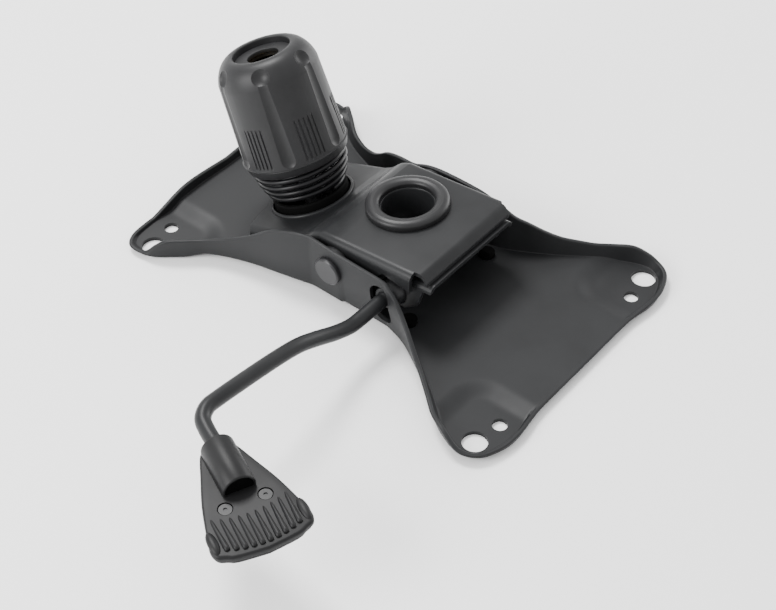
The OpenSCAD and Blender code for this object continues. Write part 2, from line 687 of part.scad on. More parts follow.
// Carrier on the spring's top: steel washer and nylon disc
washer_z = spring_base + spring_len + wire_d / 2 + gap;
disc_z = washer_z + washer_t;
nut_z = disc_z + disc_t + gap;
bolt_bore = bolt_d + 2 * gap;
washer_d = spring_top_d + wire_d;
module spring_washer() {
    color(zinc * 0.6)
    on_spring_axis() translate([0, 0, washer_z])
    difference() {
        cylinder(h = washer_t, d = washer_d, $fn = fine);
        translate([0, 0, -over]) cylinder(h = washer_t + 2 * over, d = bolt_bore, $fn = fine);
    }
}
module thrust_disc() {
    color(nylon_grey)
    on_spring_axis() translate([0, 0, disc_z])
    difference() {
        cylinder(h = disc_t, d = washer_d - 8, $fn = fine);
        translate([0, 0, -over]) cylinder(h = disc_t + 2 * over, d = bolt_bore, $fn = fine);
    }
}

// Knob: nut, shell and cap
nut_flange_d = 34;
nut_flange_t = 4;
nut_hex = 17;
knob_top = knob_low + knob_len;
nut_len = knob_top - knob_recess - nut_z - 5;
module knob_nut() {
    color(brass)
    on_spring_axis() translate([0, 0, nut_z])
    difference() {
        union() {
            cylinder(h = nut_flange_t, d = nut_flange_d, $fn = fine);
            cylinder(h = nut_len, d = nut_hex / cos(30), $fn = 6);
        }
        translate([0, 0, -over]) cylinder(h = nut_len + 2 * over, d = bolt_bore, $fn = fine);
    }
}

skirt_r = (spring_mid_d + skirt_excess) / 2;
shoulder_r = knob_shoulder_d / 2;
shoulder_z = knob_top - 12.5;
shoulder_edge = 20;
skirt_band = 5;
module knob_body() {
    // Turned outside: skirt band, tapered grip, round shoulder and flat top
    rise_share = 1 - sin(shoulder_edge);
    dome = [for (a = [shoulder_edge : 10 : 90])
        [knob_top_d / 2 + (shoulder_r - knob_top_d / 2) * cos(a) / cos(shoulder_edge),
         shoulder_z + (knob_top - shoulder_z) * (sin(a) - sin(shoulder_edge)) / rise_share]];
    in_low = skirt_r - knob_wall - 0.4;
    in_high = (washer_d / 2) + 0.6;
    nut_bore = nut_hex / cos(30) / 2 + 0.6;
    rotate_extrude($fn = fine) polygon(concat(
        [[in_low, knob_low], [skirt_r - 1.8, knob_low], [skirt_r - 1.4, knob_low + 0.4],
            [skirt_r - 0.2, knob_low + skirt_band - 0.5], [skirt_r, knob_low + skirt_band - 0.3],
            [skirt_r, knob_low + skirt_band], [skirt_r - 0.6, knob_low + skirt_band + 0.3]],
        dome,
        [[knob_recess_d / 2, knob_top], [knob_recess_d / 2, knob_top - knob_recess],
            [nut_bore, knob_top - knob_recess],
            [nut_bore, nut_z + nut_flange_t + fit], [nut_flange_d / 2 + fit, nut_z + nut_flange_t + fit],
            [nut_flange_d / 2 + fit, nut_z], [in_high, nut_z]]));
}

flute_r = 6.5;
flute_deep = 1.4;
dish_lean = 50;
dish_r = 7.6;
dish_out = 5.8;
groove_w = 1;
groove_deep = 0.7;
groove_count = 5;
groove_step = 2.7;
groove_len = 25;
side_lean = atan2(skirt_r - 0.6 - shoulder_r, shoulder_z - knob_low - skirt_band);
module knob_shell() {
    color(plastic_black)
    on_spring_axis()
    difference() {
        knob_body();
        for (k = [0 : flutes - 1])
            rotate([0, 0, flute_start + 360 * k / flutes]) {
                translate([shoulder_r + flute_r - flute_deep, 0, shoulder_z])
                    rotate([0, 180 - side_lean, 0])
                    cylinder(h = shoulder_z - knob_low - skirt_band - 1.5, r = flute_r, $fn = small);
                translate([shoulder_r - 2, 0, shoulder_z + dimple_d / 2])
                    rotate([0, dish_lean, 0]) translate([0, 0, dish_out]) sphere(r = dish_r, $fn = small);
                rotate([0, 0, 180 / flutes])
                for (g = [0 : groove_count - 1])
                    translate([skirt_r - 0.6, (g - (groove_count - 1) / 2) * groove_step, knob_low + skirt_band + 1.5])
                    rotate([0, -side_lean, 0])
                    translate([-groove_deep, -groove_w / 2, 0]) cube([6, groove_w, groove_len]);
            }
    }
}

module knob_cap() {
    color(plastic_black * 0.7)
    on_spring_axis() translate([0, 0, knob_top - knob_recess])
    difference() {
        cylinder(h = 2.4, d = knob_recess_d - 2 * fit, $fn = fine);
        translate([0, 0, -over]) cylinder(h = 6, d = nut_hole_d, $fn = fine);
    }
}

// Tension bolt with its eye, on an anchor pin between two lugs
anchor_x = spring_x + (spring_z - anchor_z) * fall;
eye_half = 6;
lug_t = 2.5;
lug_in = eye_half + gap;
bolt_end = knob_top - knob_recess - 6;
eye_bore = anchor_pin_d + 2 * gap;
module tension_bolt() {
    color(zinc * 0.7)
    difference() {
        union() {
            translate([anchor_x, 0, anchor_z]) rotate([0, -lean, 0])
                cylinder(h = (spring_z - anchor_z) / cos(lean) + bolt_end, d = bolt_d, $fn = fine);
            translate([anchor_x, 0, anchor_z]) along_y(-eye_half, eye_half, eye_d);
        }
        translate([anchor_x, 0, anchor_z]) along_y(-eye_half - over, eye_half + over, eye_bore);
    }
}

lug_half = 5;
lug_foot = 6;
foot_t = 1.4;
module bolt_lugs() {
    color(steel_black)
    for (s = [0, 1])
        mirror([0, s, 0])
        difference() {
            union() {
                translate([anchor_x - lug_half, lug_in, floor_top])
                    cube([2 * lug_half, lug_t, anchor_z - floor_top]);
                translate([anchor_x, 0, anchor_z]) along_y(lug_in, lug_in + lug_t, 2 * lug_half);
                translate([anchor_x - lug_half, lug_in, floor_top])
                    cube([2 * lug_half, lug_t + lug_foot, foot_t]);
            }
            translate([anchor_x, 0, anchor_z]) along_y(lug_in - over, lug_in + lug_t + over, anchor_pin_d + 2 * fit);
        }
}

module anchor_pin() {
    end_y = lug_in + lug_t + 1.5;
    color(zinc * 0.6)
    translate([anchor_x, 0, anchor_z]) {
        along_y(-end_y, end_y, anchor_pin_d);
        for (s = [-1, 1])
            along_y(s < 0 ? -end_y : end_y - 1.4, s < 0 ? 1.4 - end_y : end_y, anchor_pin_d + 2.4);
    }
}

// Rubber stops
function channel_under(x) = front_top(x) - channel_gap - sheet_t / cos(lean);
bumper_d = 13;
module front_bumpers() {
    low_side = channel_under(bumper_x - bumper_d / 2) - bumper_gap_z / cos(lean);
    high = low_side - floor_top;
    r = bumper_d / 2;
    color(rubber_black)
    for (sy = [-1, 1])
        translate([bumper_x, sy * bumper_y, 0])
        rotate_extrude($fn = small) polygon([
            [0, 0.5], [bumper_stem_d / 2, 0.5], [bumper_stem_d / 2, floor_top], [r, floor_top],
            [r - 0.6, floor_top + high - 0.6], [r - 1.4, floor_top + high], [0, floor_top + high]]);
}

rear_stop_x = 38;
rear_stop_d = 9;
rear_stop_h = 2.8;
module rear_bumpers() {
    color(rubber_black)
    for (sy = [-1, 1])
        translate([rear_stop_x, sy * (channel_y - sheet_t / 2), floor_top])
        cylinder(h = rear_stop_h, d = rear_stop_d, $fn = small);
}

// Height lever: rod, ball bush, socket, collar and handle
ball_y = -channel_y + sheet_t / 2;
rod_r = rod_d / 2;
handle_dir = [cos(handle_turn), -sin(handle_turn), 0];
barrel_start = [rod_x + 19.4, -rod_bend_y - 11, handle_z];
rod_in_end = [cone_x + 1, cone_y + 2, rod_z - 12];
rod_points = [
    rod_in_end, [cone_x + 4, cone_y - 4, rod_z - 12], [rod_x - 12, -9, rod_z - 8], [rod_x - 1.6, -19, rod_z - 1.4],
    [rod_x, -23.5, rod_z], [rod_x, -26, rod_z],
    [rod_x, -44, rod_z], [rod_x, -54, rod_z], [rod_x, -64, rod_z], [rod_x, -72, rod_z + 0.8], [rod_x, -84, rod_z + 5.4],
    [rod_x, -98, rod_z + 12.4], [rod_x, -110, rod_z + 17.6], [rod_x, -122, rod_z + 20.6],
    [rod_x, -140, rod_z + 23.6], [rod_x, 12 - rod_bend_y, handle_z - 1],
    [rod_x + 0.6, 3 - rod_bend_y, handle_z], [rod_x + 4.2, -3.6 - rod_bend_y, handle_z],
    [rod_x + 10.6, -7.4 - rod_bend_y, handle_z], barrel_start, barrel_start + 6 * handle_dir,
    barrel_start + (barrel_len - 3) * handle_dir];
rod_sides = 16;
module lever_rod() {
    color(steel_black)
    skin(tube_rings(curve(rod_points, 3), rod_r, [0, 0, 1], rod_sides));
}

module ball_bush() {
    // Nylon ball that is pressed on the rod and turns in the housing's wall
    bore = rod_d / 2 + fit;
    edge = acos(bore / (ball_d / 2));
    color(nylon_grey * 0.35)
    translate([rod_x, ball_y, rod_z])
    rotate([90, 0, 0])
    rotate_extrude($fn = fine)
        polygon([for (k = [-8 : 8]) (ball_d / 2) * [cos(edge * k / 8), sin(edge * k / 8)]]);
}

retainer_d = 20;
retainer_t = 5;
module bush_retainer() {
    // Ring on the wall's inner side with a round seat for the ball
    color(nylon_grey)
    translate([rod_x, 0, rod_z])
    difference() {
        along_y(-channel_y + sheet_t + fit, -channel_y + sheet_t + retainer_t, retainer_d);
        translate([0, ball_y, 0]) sphere(d = ball_d + 2 * gap, $fn = fine);
    }
}

module rod_collar() {
    color(zinc * 0.7)
    translate([rod_x, 0, rod_z])
    difference() {
        along_y(ball_y - ball_d / 2 - 1.2, ball_y - ball_d / 2 + 0.9, rod_d + 4);
        along_y(ball_y - ball_d, ball_y, rod_d + 2 * fit);
        translate([0, ball_y, 0]) sphere(d = ball_d + 2 * fit, $fn = fine);
    }
}

// Handle outline in its own frame: X along the barrel, Y across
handle_seam = 0.2;
top_z = -1.6;
front_bow = 3.5;
function handle_plan(inset) =
    let (w0 = barrel_d / 2 + 1.4 - inset, w1 = handle_y - inset, front = handle_len - inset,
        side = [[inset, w0 - 2.4], [4, w0], [14, w0 + 3.6], [30, w0 + 9.2], [front - 13, w1 - 1.2],
            [front - 6, w1], [front - 1.6, w1 - 1.6], [front, w1 - 5], [front + 0.55 * front_bow, 0.6 * w1],
            [front + front_bow, 0]])
    concat(side, [for (i = [len(side) - 2 : -1 : 0]) [side[i][0], -side[i][1]]]);
module on_handle() {
    translate(barrel_start) rotate([0, 0, -handle_turn]) children();
}

barrel_back = 1.5;
module handle_upper() {
    color(plastic_black)
    on_handle()
    difference() {
        union() {
            translate([0, 0, top_z - upper_shell_t])
                linear_extrude(height = upper_shell_t) polygon(handle_plan(0));
            translate([barrel_back, 0, 0]) rotate([0, 90, 0])
                cylinder(h = barrel_len - barrel_back, d = barrel_d, $fn = fine);
            for (k = [0 : grip_ribs - 1])
                let (a = -1 + 2 * k / (grip_ribs - 1), y = a * (handle_y - 6.5), bow = front_bow * (1 - a * a))
                translate([handle_len - 22 + bow, y, top_z])
                rotate([0, 90, -2 * a])
                cylinder(h = 19, r1 = rib_w * 0.3, r2 = rib_w * 0.6, $fn = 16);
        }
        translate([barrel_back - over, 0, 0]) rotate([0, 90, 0])
            cylinder(h = barrel_len - barrel_back - 3, d = rod_d + 2 * fit, $fn = fine);
        translate([barrel_len - 6, 0, 0]) rotate([0, 90, 0]) cylinder(h = 12, d = barrel_d - 3.6, $fn = fine);
        for (s = [-1, 1])
            translate([screw_x, s * screw_y, 0]) {
                translate([0, 0, top_z - 1.4]) cylinder(h = 12, d = screw_recess_d, $fn = small);
                translate([0, 0, -12]) cylinder(h = 12, d = screw_d + 2 * fit, $fn = small);
            }
    }
}

screw_x = 36;
screw_y = 9.8;
screw_d = 3;
module handle_lower() {
    color(plastic_black)
    on_handle()
    difference() {
        translate([0, 0, top_z - upper_shell_t - handle_seam - lower_shell_t])
            linear_extrude(height = lower_shell_t) polygon(handle_plan(0.7));
        translate([-over, 0, 0]) rotate([0, 90, 0])
            cylinder(h = barrel_len + 2 * over, d = barrel_d + 2 * fit, $fn = fine);
        for (s = [-1, 1])
            translate([screw_x, s * screw_y, top_z - upper_shell_t - 4]) cylinder(h = 12, d = screw_d + 2 * fit, $fn = small);
    }
}

module handle_screws() {
    color(zinc * 0.6)
    on_handle()
    for (s = [-1, 1])
        translate([screw_x, s * screw_y, 0])
        rotate_extrude($fn = small) polygon([
            [0, top_z - upper_shell_t - 2.8], [screw_d / 2, top_z - upper_shell_t - 2.8],
            [screw_d / 2, top_z - 1.3], [screw_recess_d / 2 - 0.3, top_z - 1.3],
            [screw_recess_d / 2 - 0.5, top_z - 0.4], [1, top_z - 0.4], [1, top_z - 0.9], [0, top_z - 0.9]]);
}

seat_plate();
housing_cover();
inner_channel();
cone_tube();
cone_ring();
pivot_rivet_near();
pivot_rivet_far();
pivot_bush_near();
pivot_bush_far();
push_nut_near();
push_nut_far();
spring_cup();
tension_spring();
spring_washer();
thrust_disc();
knob_shell();
knob_cap();
knob_nut();
tension_bolt();
bolt_lugs();
anchor_pin();
front_bumpers();
rear_bumpers();
lever_rod();
ball_bush();
bush_retainer();
rod_collar();
handle_upper();
handle_lower();
handle_screws();
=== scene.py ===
"""Looks for the office chair tilt mechanism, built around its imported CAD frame.

The mechanism lies upside down on its seat face. +X is the chair's rear, -X its
front with the tension knob, -Y the side of the height lever. Sizes in the
classes are in millimetres and every mesh is made in metres.
"""

import logging
import math
from dataclasses import dataclass, field
from enum import Enum
from typing import Any, Callable, Sequence

import bmesh
import bpy
from mathutils import Matrix, Vector


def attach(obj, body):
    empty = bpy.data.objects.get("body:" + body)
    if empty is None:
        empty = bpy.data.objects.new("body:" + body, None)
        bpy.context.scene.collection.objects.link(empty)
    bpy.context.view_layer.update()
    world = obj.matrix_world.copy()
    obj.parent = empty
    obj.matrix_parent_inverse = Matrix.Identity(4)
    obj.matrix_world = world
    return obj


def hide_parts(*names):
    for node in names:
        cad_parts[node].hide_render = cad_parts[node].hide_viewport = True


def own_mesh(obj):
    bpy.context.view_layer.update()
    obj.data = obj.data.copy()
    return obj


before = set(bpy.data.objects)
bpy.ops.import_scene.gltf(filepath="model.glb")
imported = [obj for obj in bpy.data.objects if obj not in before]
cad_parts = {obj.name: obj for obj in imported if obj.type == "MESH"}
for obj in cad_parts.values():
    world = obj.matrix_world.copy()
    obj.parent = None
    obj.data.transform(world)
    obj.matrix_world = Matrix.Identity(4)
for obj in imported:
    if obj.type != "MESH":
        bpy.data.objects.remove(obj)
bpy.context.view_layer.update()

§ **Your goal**
Starting with the line with "seat_plate();" and ending with the line with "bpy.data.objects.remove(obj)", extract every line exactly and nothing outside that span.

§ **Full output**
seat_plate();
housing_cover();
inner_channel();
cone_tube();
cone_ring();
pivot_rivet_near();
pivot_rivet_far();
pivot_bush_near();
pivot_bush_far();
push_nut_near();
push_nut_far();
spring_cup();
tension_spring();
spring_washer();
thrust_disc();
knob_shell();
knob_cap();
knob_nut();
tension_bolt();
bolt_lugs();
anchor_pin();
front_bumpers();
rear_bumpers();
lever_rod();
ball_bush();
bush_retainer();
rod_collar();
handle_upper();
handle_lower();
handle_screws();
=== scene.py ===
"""Looks for the office chair tilt mechanism, built around its imported CAD frame.

The mechanism lies upside down on its seat face. +X is the chair's rear, -X its
front with the tension knob, -Y the side of the height lever. Sizes in the
classes are in millimetres and every mesh is made in metres.
"""

import logging
import math
from dataclasses import dataclass, field
from enum import Enum
from typing import Any, Callable, Sequence

import bmesh
import bpy
from mathutils import Matrix, Vector


def attach(obj, body):
    empty = bpy.data.objects.get("body:" + body)
    if empty is None:
        empty = bpy.data.objects.new("body:" + body, None)
        bpy.context.scene.collection.objects.link(empty)
    bpy.context.view_layer.update()
    world = obj.matrix_world.copy()
    obj.parent = empty
    obj.matrix_parent_inverse = Matrix.Identity(4)
    obj.matrix_world = world
    return obj


def hide_parts(*names):
    for node in names:
        cad_parts[node].hide_render = cad_parts[node].hide_viewport = True


def own_mesh(obj):
    bpy.context.view_layer.update()
    obj.data = obj.data.copy()
    return obj


before = set(bpy.data.objects)
bpy.ops.import_scene.gltf(filepath="model.glb")
imported = [obj for obj in bpy.data.objects if obj not in before]
cad_parts = {obj.name: obj for obj in imported if obj.type == "MESH"}
for obj in cad_parts.values():
    world = obj.matrix_world.copy()
    obj.parent = None
    obj.data.transform(world)
    obj.matrix_world = Matrix.Identity(4)
for obj in imported:
    if obj.type != "MESH":
        bpy.data.objects.remove(obj)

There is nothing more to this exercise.